Mayim Bialik Has Had It With People Calling Women ‘Girls’

by Julie Scagell
Image via Dimitrios Kambouris/Getty Images

The actress explains why the words we use to describe women are so important

“I am girl, hear me roar.” Wait, what? The phrase just doesn’t have the same impact when you take out “woman” because “woman” is meant to invoke power and strength. Yet, grown women are referred to as girls all the time and actress Mayim Bialik is sick of it.

This week, “The Big Bang Theory” and former “Blossom” star posted a video to her Facebook page to explain exactly why calling grown women “girls” can be detrimental. “Because it matters what we call people. Language matters. Words have meaning (…) Language sets expectation,” Bialik explains.

Her video, which has already been viewed more than 3.5 million times, talks about the inherent problem of referring to women as anything less than. “When we use words to describe adult women that are typically used to describe children, it changes the way we view women — even unconsciously, so that we don’t equate them with adult men,” Bialik says. “In fact, it implies that they’re inferior to men.”

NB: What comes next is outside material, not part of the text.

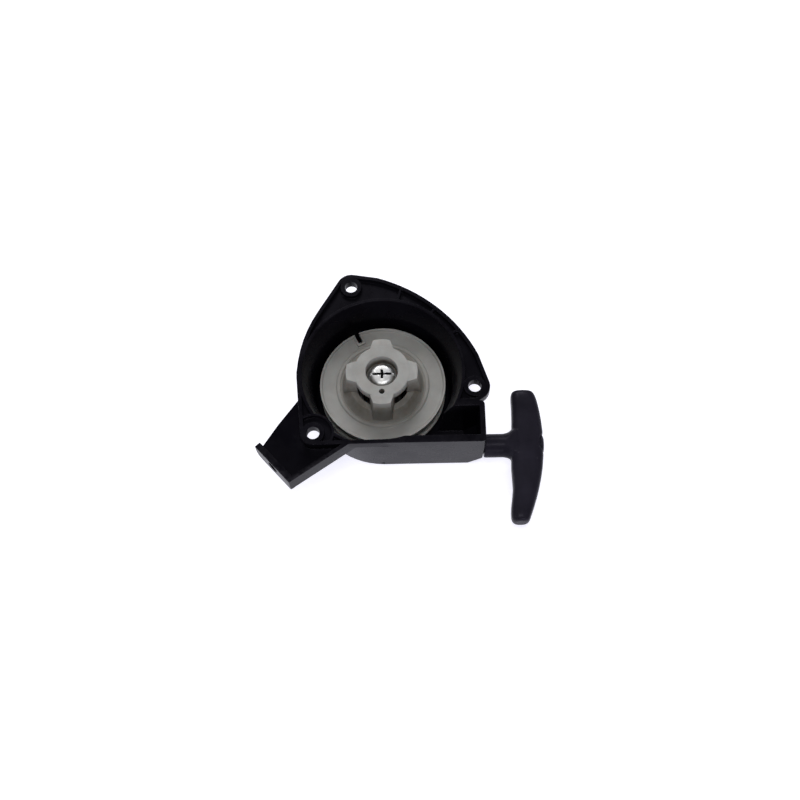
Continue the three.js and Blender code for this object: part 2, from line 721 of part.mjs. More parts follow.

“We never call men boys because it’s demeaning and emasculating.” Yup.

The word “girl” is often used to belittle women, to put a woman in her place. When people refer to women as “girls” it can imply women are incapable or need to be taken care of in some way. It’s not to say we don’t sometimes refer to men as “boys” but when we do, it doesn’t have the same implication. “Boys will be boys” is often used to excuse behavior and is seen as affirmative to their gender. When “boy” is used to dismiss a man, it is an insult and should be taken as one. As should the word “girl.”

Bialik acknowledges that there are women who don’t mind being called girls and willingly accept some preconceived notion that men are in charge and superior. “We start to believe that the way things are is the way they have to be,” she says. But make no mistake, ”It assumes a position of power where men are on the top and women are on the bottom,” she explains. “Maybe if we start using language that elevates women and doesn’t equate them with sweet, small, cuddly, tender things, we’ll start treating them as more than that as well.”

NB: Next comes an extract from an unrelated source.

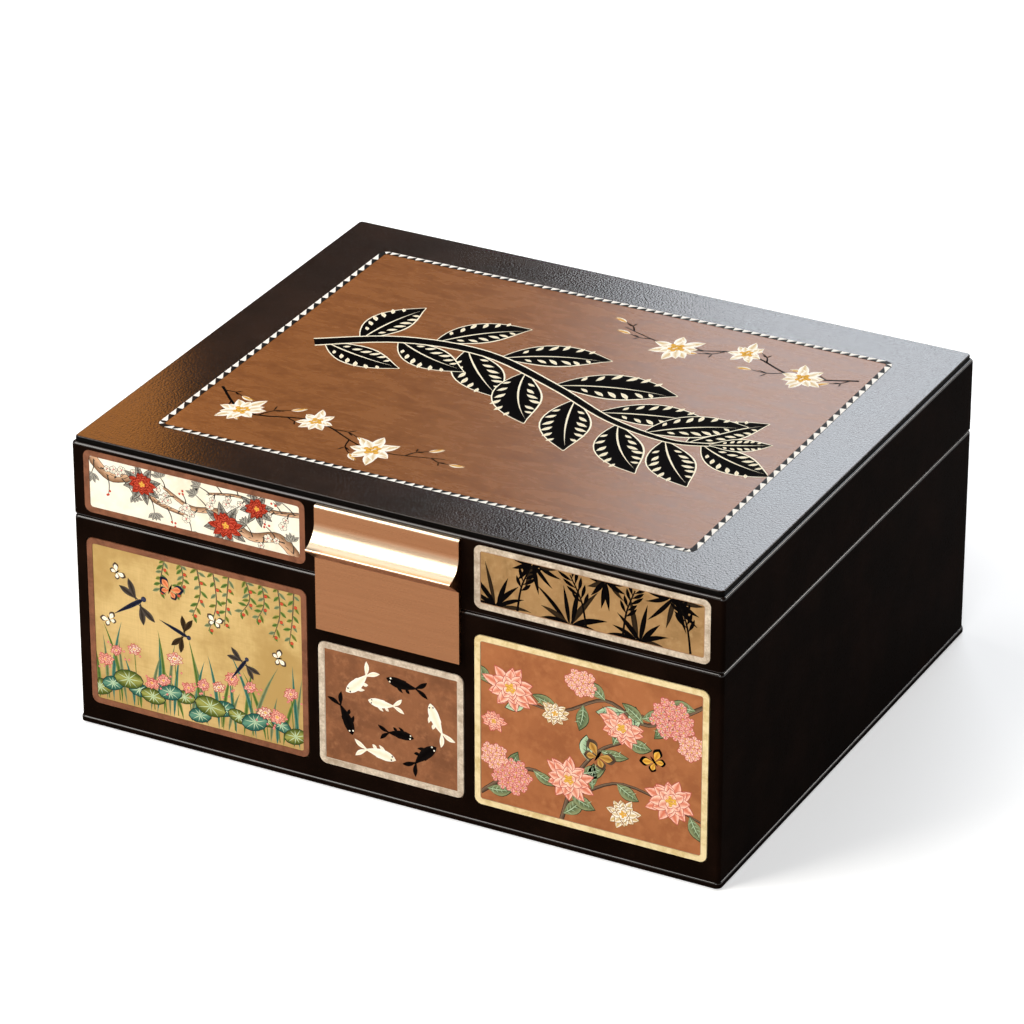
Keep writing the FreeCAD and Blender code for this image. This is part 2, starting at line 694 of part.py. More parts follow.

Bialik goes on to hilariously call out how to know whether the person you’re talking to is a woman or a girl. “Indications that she might, in fact, be a woman are a high school diploma, a job, a car she pays insurance on, a mortgage, a home she calls her own, or a 401K,” she says. “Being a mom is usually a very good indication that someone is, in fact, a woman.” On the other hand girls “tend to be under the age of 18 and typically live with their parents.”

Seems fairly straightforward to us.

Bialik’s advice to begin to change this behavior is to correct someone when we hear a woman being called a girl. Gently, of course, because god forbid we don’t use our voice without a smile. “It’s up to us to change the narrative.”